Welcome back to your daily roundup of news on the Donald J. Trump campaign trail. Let’s jump right in, shall we? Oh—and don’t bother donning those protective goggles. Trust me, they won’t help.
• As the election nears and Trump's chances dwindle, the crowds at his rallies are becoming angrier and quicker to lash out at detractors and the media. Coupled with constant right-wing media assertions of "election rigging", there's reason to be concerned that the more unhinged of those supporters may turn violent after election day.
• The latest bee in Trump's hair-bonnet is not just that the election is being rigged against him, but that it's being rigged against him in Texas—a state controlled by Republicans. We can infer from this that Trump thinks he might lose Texas.
• Does Trump himself know he's losing? His team commissions their own polls and surveys that show how badly he's doing, so he has no excuse not to. That said, this is Donald Trump we're talking about.
• Another woman has come forward to accuse Trump of sexual assault.
• Tea party Republican Jason Chaffetz rescinded his endorsement of Trump after Trump's Access Hollywood tape surfaced, giving a personal reason for doing so: "We have a 15-year-old daughter, and if I can't look her in the eye and tell her these things, I can't endorse this person." But that was several weeks ago, and he's now clarified that while he's still not "endorsing" Trump, he will still be voting for him. Let's imagine how that conversation went in the Chaffetz household:
Daughter: But you said the stuff he says was abhorrent and offensive.
Chaffetz: Yes but he should still be president because Clinton is worse for some reason.
Daughter: I can't wait to move out of this house. I swear I'm going to go to the most liberal college I can find just to spite you.
• Trump's word-war against the parents of fallen U.S. soldier Humayun Khan continues. He just cannot shut his mouth on this one.
• The Log Cabin Republicans, an LGBT Republican group, has finally in the last days of October declined to endorse Trump due to Trump surrounding himself with virulently anti-LGBT figures. Yep, it took that long to come to a decision, apparently.

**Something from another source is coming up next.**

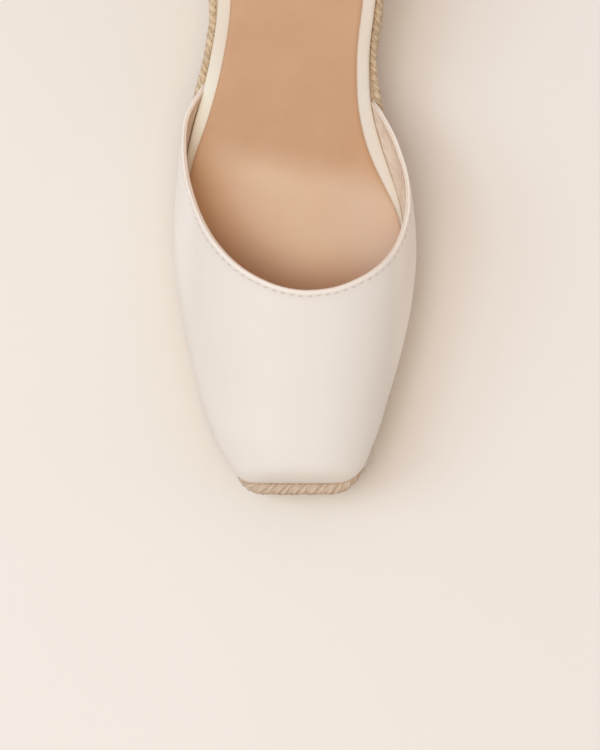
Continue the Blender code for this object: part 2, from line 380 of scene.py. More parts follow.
def region(piece, point, facing):
    """Keep only the smooth region that holds the face nearest to a point."""
    number = nearest_face(piece, point, facing).index
    edit(piece)
    leave()
    piece.data.polygons[number].select = True
    bpy.ops.object.mode_set(mode="EDIT")
    bpy.ops.mesh.select_linked(delimit={"SHARP"})
    bpy.ops.mesh.select_all(action="INVERT")
    bpy.ops.mesh.delete(type="FACE")
    leave()
    return piece


# %% Modifiers, and handing a piece over
def apply_modifier(piece, kind, **settings):
    """Add a modifier, set it and apply it."""
    activate(piece)
    modifier = piece.modifiers.new(kind.lower(), kind)
    for key, value in settings.items():
        setattr(modifier, key, value)
    bpy.ops.object.modifier_apply(modifier=modifier.name)


def bevelled(piece, width, degrees, segments=2):
    """Round the edges that turn by more than so many degrees."""
    apply_modifier(piece, "BEVEL", width=width, segments=segments, limit_method="ANGLE",
                   angle_limit=math.radians(degrees), use_clamp_overlap=False)


def rounded(piece, levels):
    """Round a piece all over by subdivision."""
    apply_modifier(piece, "SUBSURF", levels=levels, render_levels=levels)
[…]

• Nevada congressman Joe Heck, meanwhile, is embroiled in a very silly battle with state party officials over his prior badmouthing of Trump.
• The far-right militia group Oath Keepers is asking members to form "incognito intelligence gathering and crime spotting teams" to search for and videotape voter fraud or intimidation on election day. You may remember the name Oath Keepers as being a sorry band of halfwits who have inserted themselves and their loaded weapons into everything from the Bundy Ranch saga to Ferguson protests, so it's fair to say other election observers aren't thrilled about their "help."
• Also "helping": the Roger Stone-tied Vote Protectors, whose own efforts to videotape voters were considered to be too dodgy even for Roger Stone.
• Trump's call for supporters to monitor polling places is also causing trouble for the Republican Party itself. The party is under a consent degree barring it from intimidating voters in the manner Trump is suggesting after a 1981 New Jersey effort to do just that led to armband-wearing armed Republican "poll watchers" challenging minority voters as they attempted to cast their votes. Now the party has to go before a federal judge to explain why Trump's call isn't itself a violation of that consent decree, which was due to expire next year.
• Trump advocates have been suggesting there's a movement of "hidden Trump voters" who don't show up in current polls but who will turn out election day. There's not much evidence for that.
• After a campaign peppered with anti-Semitic imagery, language and retweets, it's fair to ask whether Donald Trump is himself anti-Semitic or just deeply stupid. As someone who has had to keep daily tabs on Trump throughout the entire presidential race, put my vote down for deeply stupid.
• A new David Duke campaign ad asks voters to vote for both himself and Trump.